Write out only the span of lines that begins at the line with "mirror(about=Plane.XY)" and ends at the line with "zip(*points))), Vector(map(max, zip(*points)))". Keep both end lines, word for word.

---

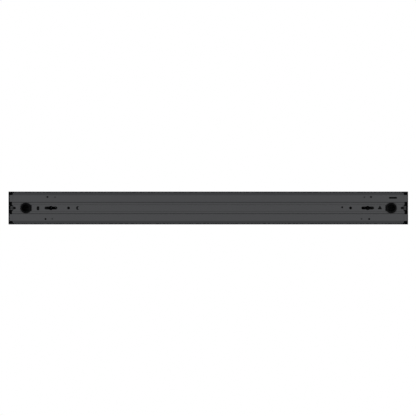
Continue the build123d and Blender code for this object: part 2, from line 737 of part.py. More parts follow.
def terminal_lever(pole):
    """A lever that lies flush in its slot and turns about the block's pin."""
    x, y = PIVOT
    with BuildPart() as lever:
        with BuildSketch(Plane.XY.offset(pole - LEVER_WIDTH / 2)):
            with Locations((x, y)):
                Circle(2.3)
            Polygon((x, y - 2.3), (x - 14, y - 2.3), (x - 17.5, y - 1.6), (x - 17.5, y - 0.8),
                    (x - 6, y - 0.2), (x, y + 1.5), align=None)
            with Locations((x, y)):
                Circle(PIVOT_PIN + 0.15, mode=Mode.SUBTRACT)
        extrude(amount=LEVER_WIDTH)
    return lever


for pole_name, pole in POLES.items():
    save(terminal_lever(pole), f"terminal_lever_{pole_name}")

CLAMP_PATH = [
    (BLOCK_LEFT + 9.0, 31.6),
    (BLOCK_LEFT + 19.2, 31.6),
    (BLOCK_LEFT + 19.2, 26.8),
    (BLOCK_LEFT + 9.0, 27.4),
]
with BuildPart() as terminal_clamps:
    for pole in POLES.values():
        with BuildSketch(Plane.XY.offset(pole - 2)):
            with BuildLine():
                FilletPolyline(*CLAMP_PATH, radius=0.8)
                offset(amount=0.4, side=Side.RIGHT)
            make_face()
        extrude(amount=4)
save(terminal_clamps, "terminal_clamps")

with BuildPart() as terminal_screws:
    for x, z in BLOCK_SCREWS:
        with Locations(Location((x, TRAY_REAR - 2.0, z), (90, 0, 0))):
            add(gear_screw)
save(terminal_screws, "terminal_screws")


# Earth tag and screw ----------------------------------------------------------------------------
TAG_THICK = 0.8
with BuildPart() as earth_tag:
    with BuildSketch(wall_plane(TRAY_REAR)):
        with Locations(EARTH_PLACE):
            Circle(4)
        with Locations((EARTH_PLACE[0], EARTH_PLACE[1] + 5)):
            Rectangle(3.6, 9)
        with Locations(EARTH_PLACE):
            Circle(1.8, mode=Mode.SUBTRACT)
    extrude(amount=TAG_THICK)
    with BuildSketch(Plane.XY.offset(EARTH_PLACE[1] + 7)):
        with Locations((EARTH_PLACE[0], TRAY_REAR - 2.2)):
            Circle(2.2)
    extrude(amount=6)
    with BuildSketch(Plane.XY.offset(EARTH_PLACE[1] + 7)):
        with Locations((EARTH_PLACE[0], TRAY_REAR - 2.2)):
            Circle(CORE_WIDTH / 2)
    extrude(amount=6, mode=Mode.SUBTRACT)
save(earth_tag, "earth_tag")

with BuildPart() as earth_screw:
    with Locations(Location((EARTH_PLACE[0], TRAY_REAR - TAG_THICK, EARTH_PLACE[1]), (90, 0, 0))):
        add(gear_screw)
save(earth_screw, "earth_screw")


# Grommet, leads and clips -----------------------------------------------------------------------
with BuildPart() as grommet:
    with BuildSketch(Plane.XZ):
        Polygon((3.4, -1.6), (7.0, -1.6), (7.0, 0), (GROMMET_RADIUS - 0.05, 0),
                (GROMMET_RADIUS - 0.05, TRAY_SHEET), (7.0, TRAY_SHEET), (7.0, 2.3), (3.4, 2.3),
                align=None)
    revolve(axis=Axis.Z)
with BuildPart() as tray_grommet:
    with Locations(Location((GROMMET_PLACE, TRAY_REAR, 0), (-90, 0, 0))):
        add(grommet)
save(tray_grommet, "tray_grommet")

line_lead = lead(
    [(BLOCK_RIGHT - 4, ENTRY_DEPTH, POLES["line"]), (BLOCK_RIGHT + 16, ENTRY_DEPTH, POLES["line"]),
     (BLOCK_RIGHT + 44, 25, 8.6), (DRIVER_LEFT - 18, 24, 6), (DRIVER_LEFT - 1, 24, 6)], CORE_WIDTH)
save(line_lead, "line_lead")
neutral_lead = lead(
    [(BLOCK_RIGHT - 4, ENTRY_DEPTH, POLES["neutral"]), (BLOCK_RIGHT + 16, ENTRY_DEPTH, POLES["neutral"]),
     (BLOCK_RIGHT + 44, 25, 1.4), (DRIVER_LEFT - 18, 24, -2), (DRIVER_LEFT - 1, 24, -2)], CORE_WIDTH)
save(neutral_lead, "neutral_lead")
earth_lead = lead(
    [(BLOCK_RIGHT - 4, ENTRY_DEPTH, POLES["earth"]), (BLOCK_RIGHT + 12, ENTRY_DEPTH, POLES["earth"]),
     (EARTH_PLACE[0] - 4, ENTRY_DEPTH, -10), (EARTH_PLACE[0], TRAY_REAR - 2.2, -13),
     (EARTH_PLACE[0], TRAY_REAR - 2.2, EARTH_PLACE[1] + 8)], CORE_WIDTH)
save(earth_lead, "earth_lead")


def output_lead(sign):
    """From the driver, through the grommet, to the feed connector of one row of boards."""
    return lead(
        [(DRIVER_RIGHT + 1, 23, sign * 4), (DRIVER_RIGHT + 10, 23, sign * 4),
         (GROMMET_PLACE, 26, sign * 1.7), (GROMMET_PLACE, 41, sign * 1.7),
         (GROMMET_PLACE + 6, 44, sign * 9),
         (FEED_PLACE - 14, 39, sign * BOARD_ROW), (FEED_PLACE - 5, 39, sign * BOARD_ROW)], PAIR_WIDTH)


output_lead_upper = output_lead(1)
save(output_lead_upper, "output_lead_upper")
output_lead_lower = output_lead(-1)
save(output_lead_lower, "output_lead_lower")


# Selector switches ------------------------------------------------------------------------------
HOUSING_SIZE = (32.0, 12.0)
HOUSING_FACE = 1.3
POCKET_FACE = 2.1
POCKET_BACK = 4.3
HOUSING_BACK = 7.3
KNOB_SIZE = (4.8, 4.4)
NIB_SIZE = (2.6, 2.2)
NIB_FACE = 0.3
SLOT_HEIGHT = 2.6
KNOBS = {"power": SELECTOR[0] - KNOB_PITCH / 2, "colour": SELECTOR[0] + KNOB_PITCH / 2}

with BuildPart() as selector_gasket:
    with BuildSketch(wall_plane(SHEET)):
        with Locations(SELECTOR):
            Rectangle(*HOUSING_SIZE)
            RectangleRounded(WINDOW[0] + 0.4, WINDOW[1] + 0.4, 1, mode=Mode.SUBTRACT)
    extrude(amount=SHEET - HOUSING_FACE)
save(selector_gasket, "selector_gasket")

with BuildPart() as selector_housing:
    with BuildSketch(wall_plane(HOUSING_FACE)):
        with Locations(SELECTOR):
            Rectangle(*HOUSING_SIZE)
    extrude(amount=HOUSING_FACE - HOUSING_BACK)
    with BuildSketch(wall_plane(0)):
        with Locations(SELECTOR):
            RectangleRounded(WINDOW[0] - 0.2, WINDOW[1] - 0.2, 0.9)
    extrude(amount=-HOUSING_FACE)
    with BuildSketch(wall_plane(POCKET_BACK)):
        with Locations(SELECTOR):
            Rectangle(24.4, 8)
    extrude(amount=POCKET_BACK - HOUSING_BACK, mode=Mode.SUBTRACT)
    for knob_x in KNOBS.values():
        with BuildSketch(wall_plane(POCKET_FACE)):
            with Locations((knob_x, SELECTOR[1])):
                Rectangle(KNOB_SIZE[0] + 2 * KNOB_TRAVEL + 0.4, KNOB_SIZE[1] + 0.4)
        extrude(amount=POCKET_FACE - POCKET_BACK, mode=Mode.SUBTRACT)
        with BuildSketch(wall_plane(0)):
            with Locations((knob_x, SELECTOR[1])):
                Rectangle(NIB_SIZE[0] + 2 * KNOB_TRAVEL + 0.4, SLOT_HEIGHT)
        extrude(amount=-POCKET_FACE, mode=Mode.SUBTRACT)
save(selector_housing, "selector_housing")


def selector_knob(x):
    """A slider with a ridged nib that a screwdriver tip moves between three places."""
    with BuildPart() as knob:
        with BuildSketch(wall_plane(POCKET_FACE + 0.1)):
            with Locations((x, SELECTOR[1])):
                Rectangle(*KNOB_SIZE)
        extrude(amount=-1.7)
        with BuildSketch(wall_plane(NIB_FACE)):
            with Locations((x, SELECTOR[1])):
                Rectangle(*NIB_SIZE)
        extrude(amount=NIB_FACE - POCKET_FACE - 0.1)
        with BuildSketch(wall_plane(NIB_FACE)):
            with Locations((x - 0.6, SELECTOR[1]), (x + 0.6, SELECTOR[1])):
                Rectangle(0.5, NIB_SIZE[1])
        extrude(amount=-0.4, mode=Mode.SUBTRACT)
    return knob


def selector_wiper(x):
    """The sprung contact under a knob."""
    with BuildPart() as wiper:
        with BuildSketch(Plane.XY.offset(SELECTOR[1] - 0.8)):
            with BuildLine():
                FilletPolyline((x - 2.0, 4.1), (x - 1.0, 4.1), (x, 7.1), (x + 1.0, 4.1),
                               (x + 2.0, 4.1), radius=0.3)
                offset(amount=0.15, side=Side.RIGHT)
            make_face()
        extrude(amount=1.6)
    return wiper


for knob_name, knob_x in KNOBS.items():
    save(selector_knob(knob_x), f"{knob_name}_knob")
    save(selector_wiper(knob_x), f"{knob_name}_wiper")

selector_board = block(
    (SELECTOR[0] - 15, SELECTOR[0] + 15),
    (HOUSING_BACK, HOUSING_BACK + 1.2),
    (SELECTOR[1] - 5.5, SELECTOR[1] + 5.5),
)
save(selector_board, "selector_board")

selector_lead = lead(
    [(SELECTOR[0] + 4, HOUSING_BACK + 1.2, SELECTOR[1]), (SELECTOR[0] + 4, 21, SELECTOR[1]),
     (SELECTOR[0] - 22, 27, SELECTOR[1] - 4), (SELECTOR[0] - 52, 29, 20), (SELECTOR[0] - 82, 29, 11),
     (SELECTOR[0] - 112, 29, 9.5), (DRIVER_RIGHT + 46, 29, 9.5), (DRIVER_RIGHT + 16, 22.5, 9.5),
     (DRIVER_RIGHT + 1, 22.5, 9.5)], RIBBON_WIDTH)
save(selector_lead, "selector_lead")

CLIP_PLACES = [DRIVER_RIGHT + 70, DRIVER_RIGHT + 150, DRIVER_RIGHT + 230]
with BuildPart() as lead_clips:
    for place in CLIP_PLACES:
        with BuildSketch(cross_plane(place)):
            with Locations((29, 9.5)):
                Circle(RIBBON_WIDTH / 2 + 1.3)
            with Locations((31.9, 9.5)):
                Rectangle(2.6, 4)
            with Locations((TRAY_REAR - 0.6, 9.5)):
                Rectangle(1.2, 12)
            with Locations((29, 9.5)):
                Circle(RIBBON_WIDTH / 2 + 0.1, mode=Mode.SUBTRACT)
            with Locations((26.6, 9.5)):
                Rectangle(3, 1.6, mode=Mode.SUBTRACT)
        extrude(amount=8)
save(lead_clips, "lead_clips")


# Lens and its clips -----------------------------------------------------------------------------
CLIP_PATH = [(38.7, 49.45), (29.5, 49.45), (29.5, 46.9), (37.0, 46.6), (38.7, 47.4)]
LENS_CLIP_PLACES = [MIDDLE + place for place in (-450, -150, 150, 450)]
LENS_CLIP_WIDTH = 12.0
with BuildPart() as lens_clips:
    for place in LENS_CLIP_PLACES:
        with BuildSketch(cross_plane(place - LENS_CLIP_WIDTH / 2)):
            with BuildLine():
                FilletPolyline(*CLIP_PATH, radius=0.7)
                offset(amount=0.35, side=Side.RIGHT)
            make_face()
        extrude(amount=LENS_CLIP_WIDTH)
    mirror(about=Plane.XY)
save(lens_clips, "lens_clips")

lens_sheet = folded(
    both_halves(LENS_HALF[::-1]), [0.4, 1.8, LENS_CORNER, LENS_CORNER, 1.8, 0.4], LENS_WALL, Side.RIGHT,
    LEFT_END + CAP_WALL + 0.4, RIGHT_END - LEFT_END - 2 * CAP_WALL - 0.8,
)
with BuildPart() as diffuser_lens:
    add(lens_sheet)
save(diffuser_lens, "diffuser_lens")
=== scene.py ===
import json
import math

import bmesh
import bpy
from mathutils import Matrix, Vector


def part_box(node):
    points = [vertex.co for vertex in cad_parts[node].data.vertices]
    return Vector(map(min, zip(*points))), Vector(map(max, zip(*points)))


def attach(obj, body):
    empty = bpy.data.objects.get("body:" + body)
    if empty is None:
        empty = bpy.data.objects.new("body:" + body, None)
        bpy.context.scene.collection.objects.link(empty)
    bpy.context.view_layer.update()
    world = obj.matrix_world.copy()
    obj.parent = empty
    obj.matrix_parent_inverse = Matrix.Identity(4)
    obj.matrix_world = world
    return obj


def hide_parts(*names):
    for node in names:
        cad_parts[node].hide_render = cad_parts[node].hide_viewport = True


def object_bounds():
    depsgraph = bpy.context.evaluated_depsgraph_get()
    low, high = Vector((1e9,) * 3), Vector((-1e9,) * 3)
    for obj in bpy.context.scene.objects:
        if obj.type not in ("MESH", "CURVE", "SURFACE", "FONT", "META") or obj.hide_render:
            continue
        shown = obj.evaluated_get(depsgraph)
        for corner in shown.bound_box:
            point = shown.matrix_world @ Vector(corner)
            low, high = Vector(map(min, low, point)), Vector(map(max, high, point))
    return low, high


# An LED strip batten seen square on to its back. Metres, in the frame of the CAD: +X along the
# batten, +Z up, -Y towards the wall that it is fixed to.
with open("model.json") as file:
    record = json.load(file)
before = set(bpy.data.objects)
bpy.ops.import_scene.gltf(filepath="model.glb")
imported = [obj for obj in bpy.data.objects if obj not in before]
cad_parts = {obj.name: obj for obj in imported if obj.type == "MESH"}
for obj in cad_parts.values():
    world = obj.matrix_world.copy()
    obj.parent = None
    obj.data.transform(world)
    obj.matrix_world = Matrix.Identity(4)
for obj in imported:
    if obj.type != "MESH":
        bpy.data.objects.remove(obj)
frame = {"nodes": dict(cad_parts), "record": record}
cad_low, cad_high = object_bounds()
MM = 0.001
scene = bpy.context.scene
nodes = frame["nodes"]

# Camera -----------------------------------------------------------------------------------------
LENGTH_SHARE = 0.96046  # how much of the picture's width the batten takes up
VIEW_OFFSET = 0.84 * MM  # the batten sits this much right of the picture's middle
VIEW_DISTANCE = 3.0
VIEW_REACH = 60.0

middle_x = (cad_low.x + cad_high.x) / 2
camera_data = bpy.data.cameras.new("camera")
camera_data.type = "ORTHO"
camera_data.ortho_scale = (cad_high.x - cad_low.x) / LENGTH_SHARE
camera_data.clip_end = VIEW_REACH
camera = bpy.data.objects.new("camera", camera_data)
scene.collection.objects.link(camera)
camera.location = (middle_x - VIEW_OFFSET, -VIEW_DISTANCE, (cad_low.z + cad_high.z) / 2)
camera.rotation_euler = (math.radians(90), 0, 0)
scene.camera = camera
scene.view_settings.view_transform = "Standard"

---

* **Exercise output**
    mirror(about=Plane.XY)
save(lens_clips, "lens_clips")

lens_sheet = folded(
    both_halves(LENS_HALF[::-1]), [0.4, 1.8, LENS_CORNER, LENS_CORNER, 1.8, 0.4], LENS_WALL, Side.RIGHT,
    LEFT_END + CAP_WALL + 0.4, RIGHT_END - LEFT_END - 2 * CAP_WALL - 0.8,
)
with BuildPart() as diffuser_lens:
    add(lens_sheet)
save(diffuser_lens, "diffuser_lens")
=== scene.py ===
import json
import math

import bmesh
import bpy
from mathutils import Matrix, Vector


def part_box(node):
    points = [vertex.co for vertex in cad_parts[node].data.vertices]
    return Vector(map(min, zip(*points))), Vector(map(max, zip(*points)))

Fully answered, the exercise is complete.